Eliad was born during the olive harvest. In fact, his birth prevented us from curing our first batch of harvested olives, which we had collected shortly before Rosh Hashana. For the harvest, we enlisted the help of our friend Ben, an experienced olive-harvester, and our collective children, ranging in age from eight to two-and-a-half. We envisioned an exciting, perfect activity for the kids, engaging them in a hands-on nature project. But their interest quickly waned, and they wandered off to play ball, dress up, and, sadly, watch a video. Given my advanced stage of pregnancy, I sat out the harvest, and the two men collected the fruit, whacking the higher branches with an ice hockey stick and catching the bounty on a tarp spread across the ground.

Lawrence and I sorted the olives according to Ben’s instructions. Green (younger olives) in one container; black (more aged) in another; half-green, half-black, or purple, in a third. The rejects, those with bruises or bugs, were discarded. When we were finished, we entrusted the collection to Ben. With the baby on the way, we could not commit to the next time-consuming stage – cutting a slit in each olive and soaking them in special pickling jars. (I had saved up more than a dozen glass jars, mostly from tomato sauce and apple sauce, over the course of months. But Ben was skeptical that these would be up to the task. We did not have the air-tight pickling jars, and did not envision ourselves having the opportunity to get them, with both the birth and holidays around the corner.)

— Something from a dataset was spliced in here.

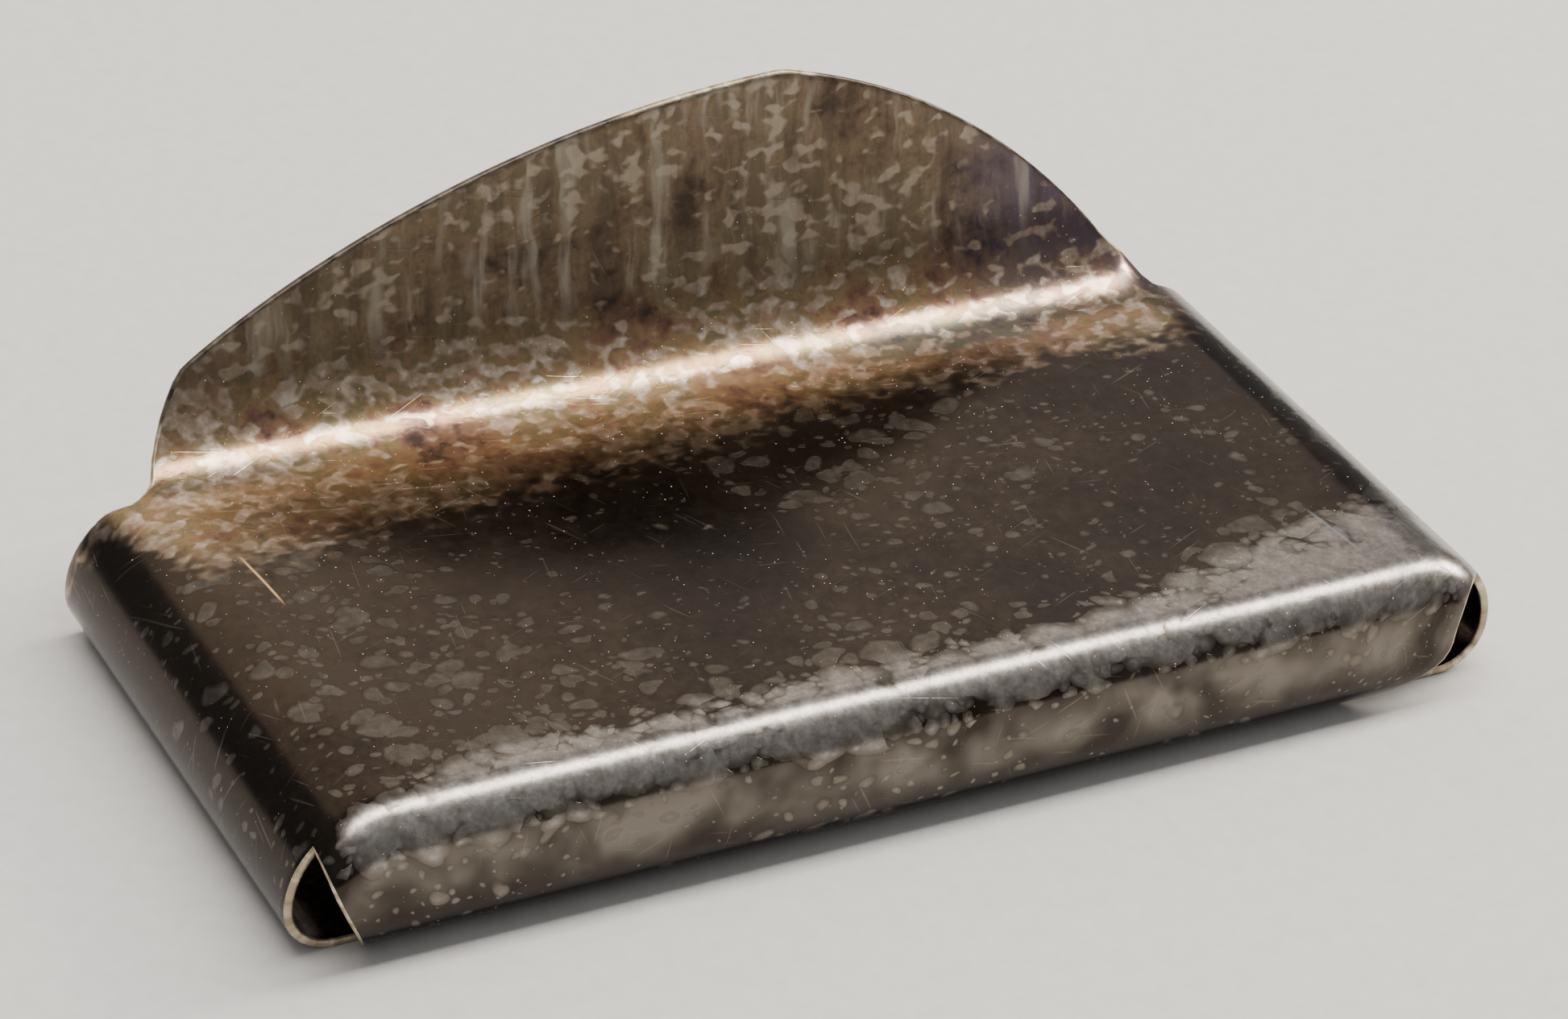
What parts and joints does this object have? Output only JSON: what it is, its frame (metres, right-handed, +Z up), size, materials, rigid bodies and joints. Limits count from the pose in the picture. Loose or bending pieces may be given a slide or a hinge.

So the olives left with Ben, and his three kids in tow. Ben planned to pursue the several weeks-long process of soaking, changing the water repeatedly, flavoring, and soaking some more. And, at the end, we would get the fruit of his labor and our tree.
But for Ben, too, life – and death – got in the way of olive-curing. His grandmother’s death was quickly followed by his daughter’s birth and our olives rotted, indifferent to both birth and death.